Go from the first line to the line with "SEAM_POST_WALL = 2.0" and return those lines verbatim, ends included.

DATA SHOWN →
____
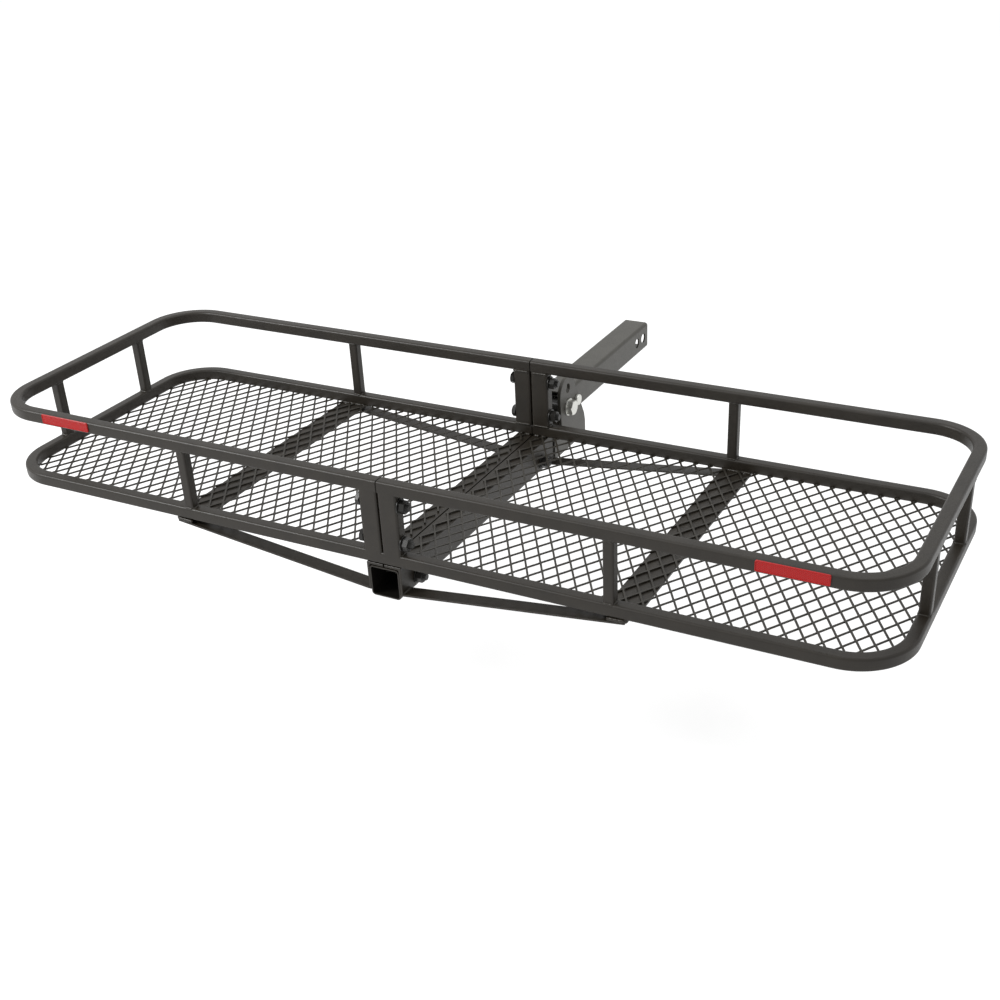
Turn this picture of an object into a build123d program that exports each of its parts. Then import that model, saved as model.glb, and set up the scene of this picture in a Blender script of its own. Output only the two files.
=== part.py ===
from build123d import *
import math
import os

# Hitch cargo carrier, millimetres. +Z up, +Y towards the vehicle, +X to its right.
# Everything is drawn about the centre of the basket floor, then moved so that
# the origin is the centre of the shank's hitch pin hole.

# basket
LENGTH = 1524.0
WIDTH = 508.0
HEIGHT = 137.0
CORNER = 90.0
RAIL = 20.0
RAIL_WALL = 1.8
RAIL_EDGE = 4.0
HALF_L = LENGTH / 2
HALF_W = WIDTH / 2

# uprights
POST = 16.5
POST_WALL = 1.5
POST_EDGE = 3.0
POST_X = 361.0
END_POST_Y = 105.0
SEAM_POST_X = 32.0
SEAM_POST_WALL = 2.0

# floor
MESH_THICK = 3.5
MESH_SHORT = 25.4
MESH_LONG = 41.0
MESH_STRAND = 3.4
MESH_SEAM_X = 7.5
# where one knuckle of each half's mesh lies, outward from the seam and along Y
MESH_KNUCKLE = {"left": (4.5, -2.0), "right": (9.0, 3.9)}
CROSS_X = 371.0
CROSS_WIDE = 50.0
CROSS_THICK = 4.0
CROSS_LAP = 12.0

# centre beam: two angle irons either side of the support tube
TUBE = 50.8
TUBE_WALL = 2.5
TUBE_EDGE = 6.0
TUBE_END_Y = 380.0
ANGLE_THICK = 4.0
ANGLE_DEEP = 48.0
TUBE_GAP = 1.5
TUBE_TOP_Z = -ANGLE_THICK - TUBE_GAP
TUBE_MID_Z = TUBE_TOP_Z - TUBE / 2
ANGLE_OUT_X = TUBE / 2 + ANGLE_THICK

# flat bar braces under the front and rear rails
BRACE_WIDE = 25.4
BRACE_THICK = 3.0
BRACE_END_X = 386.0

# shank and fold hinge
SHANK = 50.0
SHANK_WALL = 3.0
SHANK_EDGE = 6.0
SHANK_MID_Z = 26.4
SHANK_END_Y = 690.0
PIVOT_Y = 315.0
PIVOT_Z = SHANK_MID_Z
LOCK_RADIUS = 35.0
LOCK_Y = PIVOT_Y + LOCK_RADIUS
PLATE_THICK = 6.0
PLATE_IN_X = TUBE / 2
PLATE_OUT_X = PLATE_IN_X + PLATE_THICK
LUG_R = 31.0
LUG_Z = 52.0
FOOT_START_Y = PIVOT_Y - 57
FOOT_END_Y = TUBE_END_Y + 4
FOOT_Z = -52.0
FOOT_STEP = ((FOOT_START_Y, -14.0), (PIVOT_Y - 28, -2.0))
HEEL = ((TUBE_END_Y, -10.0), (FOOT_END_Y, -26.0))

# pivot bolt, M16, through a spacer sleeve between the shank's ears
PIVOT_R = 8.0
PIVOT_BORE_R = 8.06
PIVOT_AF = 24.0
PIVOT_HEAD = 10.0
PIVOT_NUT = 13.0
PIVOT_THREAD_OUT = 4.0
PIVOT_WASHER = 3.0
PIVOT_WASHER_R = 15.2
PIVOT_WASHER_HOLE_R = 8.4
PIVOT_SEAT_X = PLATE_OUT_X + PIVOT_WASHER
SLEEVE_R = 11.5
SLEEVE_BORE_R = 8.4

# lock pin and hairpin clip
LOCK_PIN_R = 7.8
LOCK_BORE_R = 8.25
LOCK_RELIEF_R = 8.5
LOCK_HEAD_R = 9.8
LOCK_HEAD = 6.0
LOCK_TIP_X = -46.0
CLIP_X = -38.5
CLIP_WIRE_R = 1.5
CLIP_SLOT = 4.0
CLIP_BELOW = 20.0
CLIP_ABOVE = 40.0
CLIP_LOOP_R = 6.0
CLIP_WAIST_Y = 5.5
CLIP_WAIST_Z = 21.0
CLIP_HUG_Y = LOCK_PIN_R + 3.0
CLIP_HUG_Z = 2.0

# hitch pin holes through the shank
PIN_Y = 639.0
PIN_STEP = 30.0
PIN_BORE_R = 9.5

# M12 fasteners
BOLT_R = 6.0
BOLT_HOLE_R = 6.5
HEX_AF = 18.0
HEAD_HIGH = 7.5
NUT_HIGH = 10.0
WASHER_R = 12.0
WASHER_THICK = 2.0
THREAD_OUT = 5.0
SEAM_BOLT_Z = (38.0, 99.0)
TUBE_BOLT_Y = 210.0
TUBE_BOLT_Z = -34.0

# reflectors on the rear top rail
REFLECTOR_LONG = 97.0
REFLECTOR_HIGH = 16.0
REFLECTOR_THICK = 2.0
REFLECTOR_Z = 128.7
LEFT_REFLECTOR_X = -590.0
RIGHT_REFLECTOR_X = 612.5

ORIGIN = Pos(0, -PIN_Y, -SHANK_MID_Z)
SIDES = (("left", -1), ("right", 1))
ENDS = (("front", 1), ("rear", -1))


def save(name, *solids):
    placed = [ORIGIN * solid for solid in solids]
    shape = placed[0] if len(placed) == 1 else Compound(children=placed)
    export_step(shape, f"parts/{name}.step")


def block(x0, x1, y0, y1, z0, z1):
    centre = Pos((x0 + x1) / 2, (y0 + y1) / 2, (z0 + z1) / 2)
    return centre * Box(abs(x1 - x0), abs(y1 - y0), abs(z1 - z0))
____
TASK RESULT →
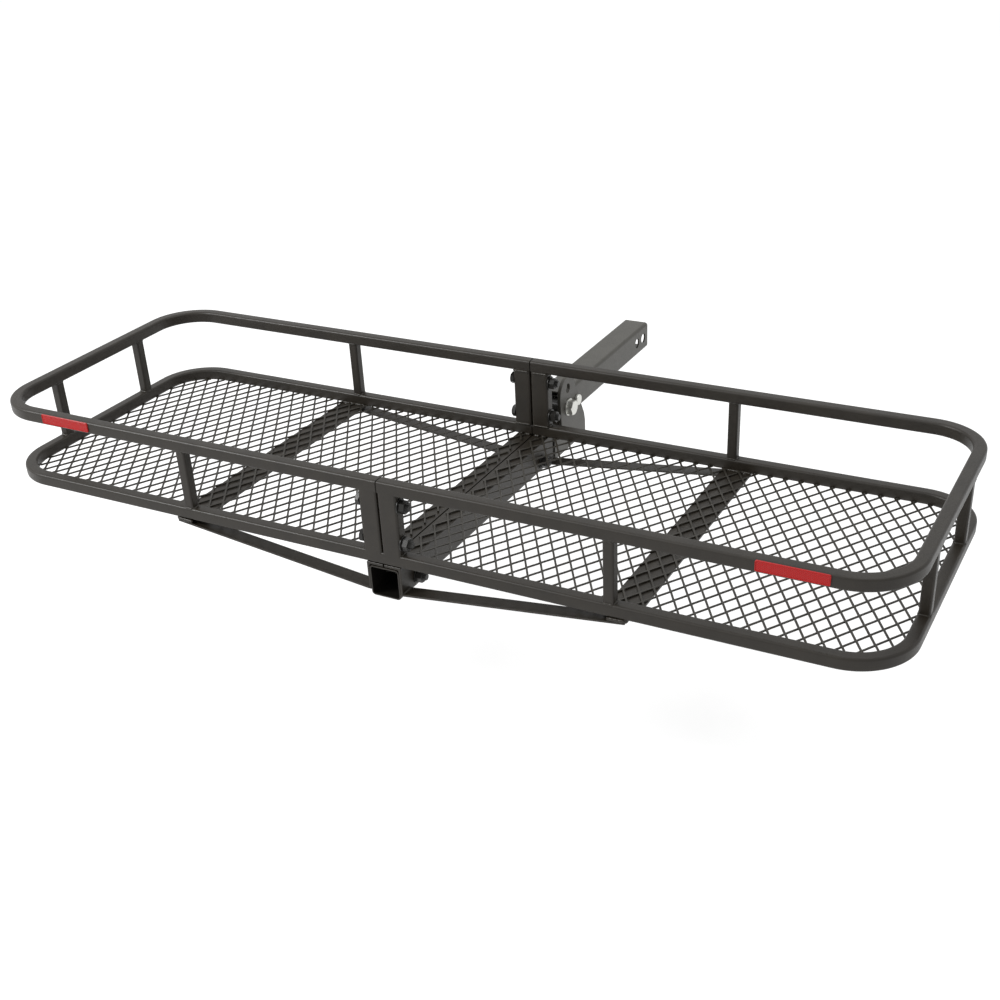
Turn this picture of an object into a build123d program that exports each of its parts. Then import that model, saved as model.glb, and set up the scene of this picture in a Blender script of its own. Output only the two files.
=== part.py ===
from build123d import *
import math
import os

# Hitch cargo carrier, millimetres. +Z up, +Y towards the vehicle, +X to its right.
# Everything is drawn about the centre of the basket floor, then moved so that
# the origin is the centre of the shank's hitch pin hole.

# basket
LENGTH = 1524.0
WIDTH = 508.0
HEIGHT = 137.0
CORNER = 90.0
RAIL = 20.0
RAIL_WALL = 1.8
RAIL_EDGE = 4.0
HALF_L = LENGTH / 2
HALF_W = WIDTH / 2

# uprights
POST = 16.5
POST_WALL = 1.5
POST_EDGE = 3.0
POST_X = 361.0
END_POST_Y = 105.0
SEAM_POST_X = 32.0
SEAM_POST_WALL = 2.0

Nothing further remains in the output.